Se queste cose più o meno si sapevano, molte altre se ne scoprono leggendo Open (in uscita per Einaudi), l’autobiografia dalle rivelazioni sensazionali scritta dal giornalista americano J.R. Moehringer, Premio Pulitzer 2000, che deve aver preso un bel pacco di soldi per raccogliere ore e ore di registrazioni e poi «raccontare la vita del campione con gli occhi del Pulitzer» senza neppure pretendere la firma in copertina.

Sapientemente si mischiano veleni, bugie e mezze verità che hanno già scioccato i lettori di mezzo mondo. La più grossa è che Andre ammette di aver fatto uso di Crystal Meth, una specie di anfetamina e di aver mentito alla commissione dell’Atp dopo il test positivo dell’antidoping. «Avevo bevuto dalla borraccia di un altro», disse e ora invece chiede perdono. Ed è anche uno shock apprendere che dal 1990 indossava una specie di parrucchino che letteralmente si disintegra sotto la doccia la sera prima della finale degli Open di Francia, fino alla rapatura a zero nel 1994.

Ma soprattutto sorprende il dolore che ha accompagnato tutta la sua esistenza. Fisico e psicologico. «Io odio il tennis, eppure continuo a giocare perché non ho scelta. Per quanto desideri smettere non ci riesco. E questa contraddizione tra quello che vorrei fare e quel che faccio davvero sembra la cifra della mia vita». L’incubo inizia a due anni, quando il padre Mike gli mette la racchetta in mano. Ci aveva provato senza successo con gli altri figli.
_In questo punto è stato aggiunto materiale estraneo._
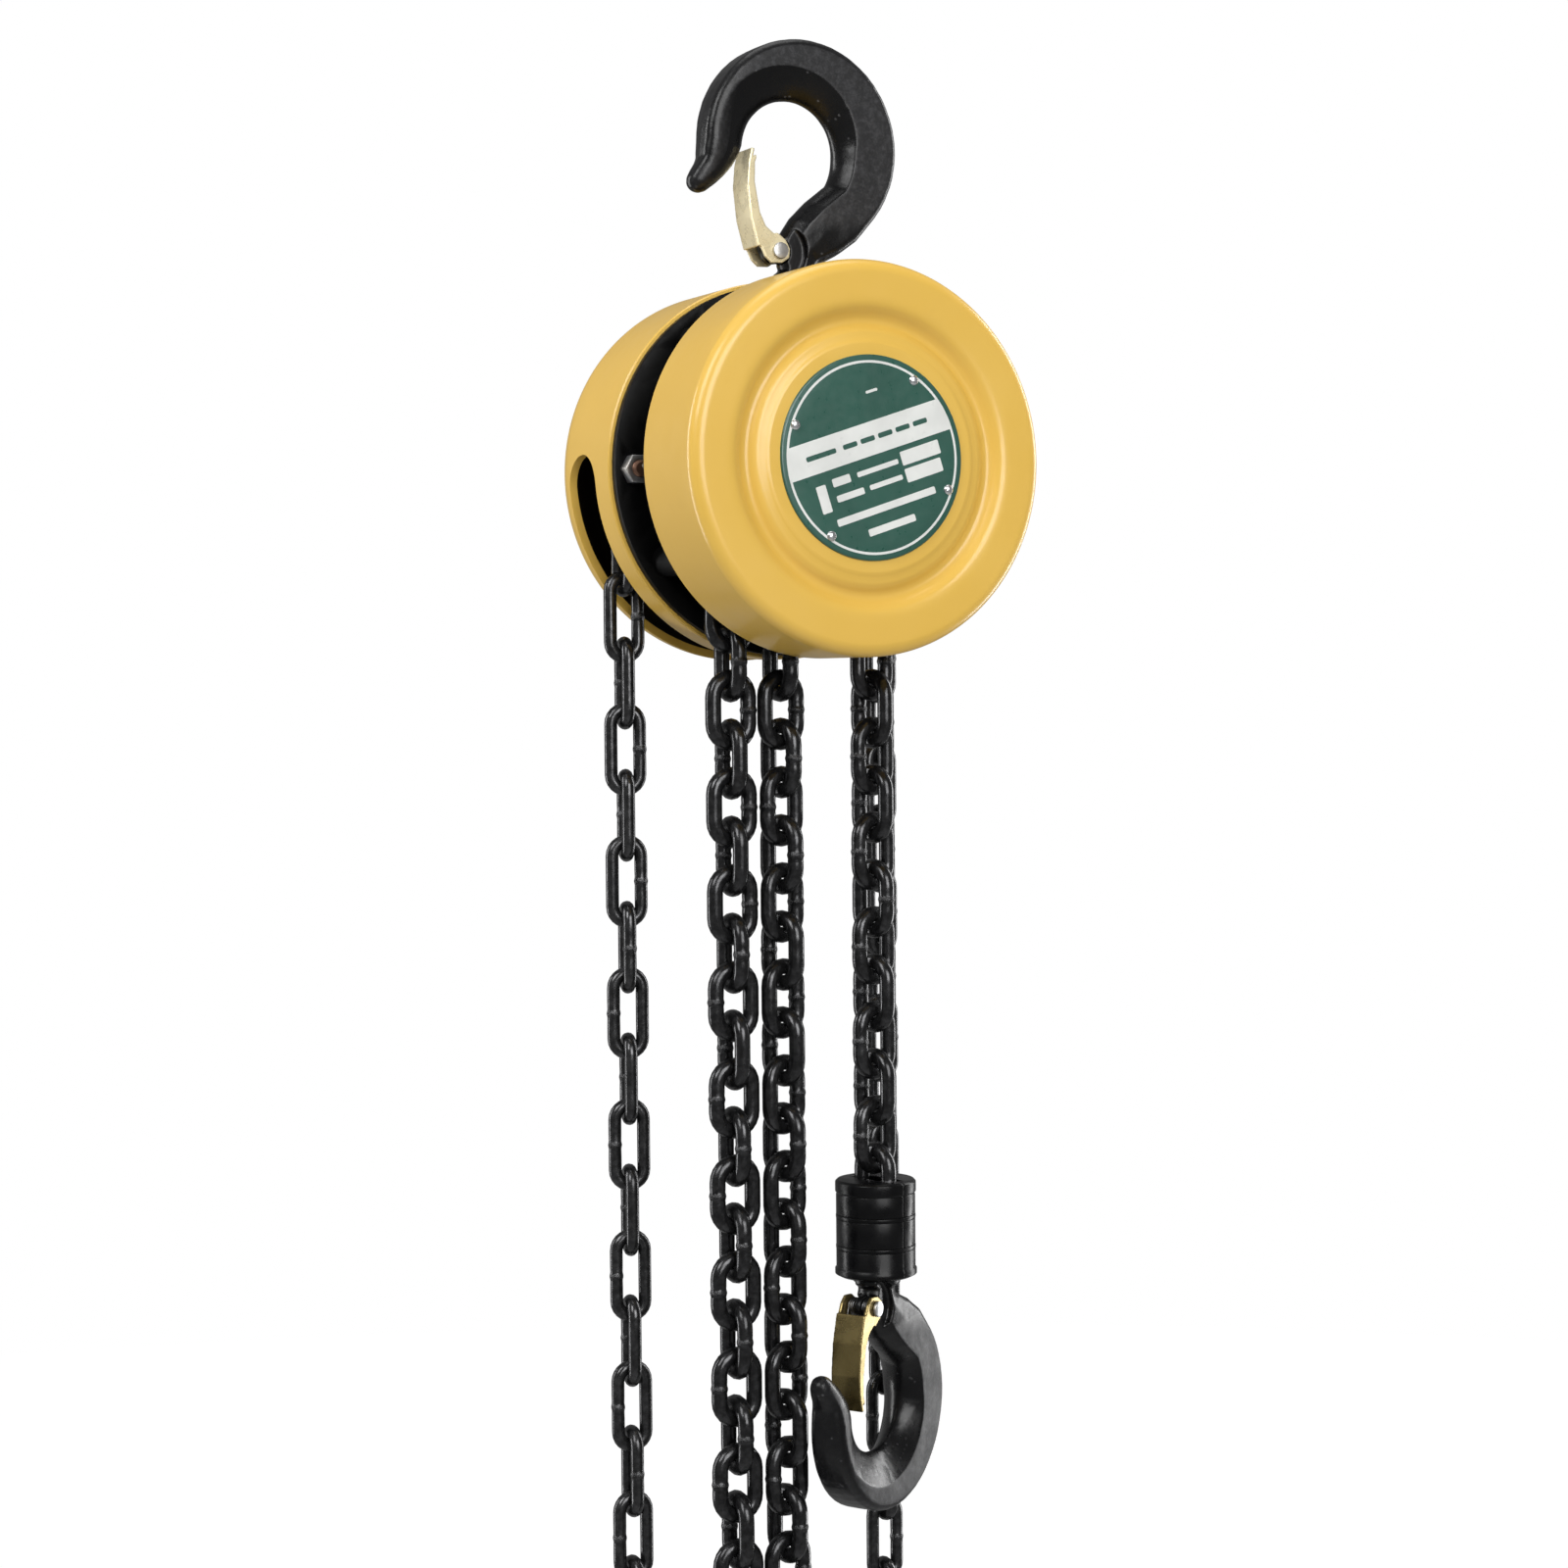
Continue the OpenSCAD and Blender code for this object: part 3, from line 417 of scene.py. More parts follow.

Non è certo il primo genitore pazzo dei circuiti Atp, ma Mike arriva a manomettere la macchina spara palline perché raggiunga i 200 chilometri all’ora. «Mio padre ha deciso che diventerò il numero uno del mondo, tutto quello che posso fare è annuire e obbedire». Poi ancora sofferenze all’accademia di Nick Bollettieri, «questo glorificato campo di prigionia». E la solitudine dell’ingresso in campo, che «è come un’isola dove non puoi avere contatti con nessuno».

Colpisce il racconto minuzioso di decine di partite, di cui Agassi ricorda con ossessione anche i minimi particolari: 22 i minuti sotto la doccia, 28 di riscaldamento, il colore della maglietta, i rituali maniacali, la preparazione della sacca, le borracce con l’acqua di Gim (l’allenatore storico), l’incordatura delle racchette «perché anche un millimetro dopo quattro ore di campo centrale fa la differenza». Complessi i rapporti con Boris Becker («fottuto tedesco che se la tira da intellettuale e invece è solo un ragazzo di campagna troppo cresciuto») e l’eterno rivale Pete Sampras del quale invidia ironicamente «la monotonia e la spettacolare mancanza di ispirazione».

Scremata la parte mielosa dove Andre racconta che non è più la stessa persona della pubblicità Canon dove diceva «l’immagine è tutto» e che con tutti i soldi guadagnati aiuta i bambini poveri, si ride a pensare che quella sua buffa andatura da “piccione” con i piedi all’indentro era dovuta a una malformazione delle vertebre, la spondilolistesi, che l’ha fatto soffrire per tutte le 869 partite giocate in vita. E che per i figli la parola «ritiro» era sinonimo di «cane», la promessa che avrebbe dovuto chiamarsi Cortisone. La scena finale del libro è un quadretto familiare dove lui e Steffi giocano in un campo pubblico affittato per 14 dollari.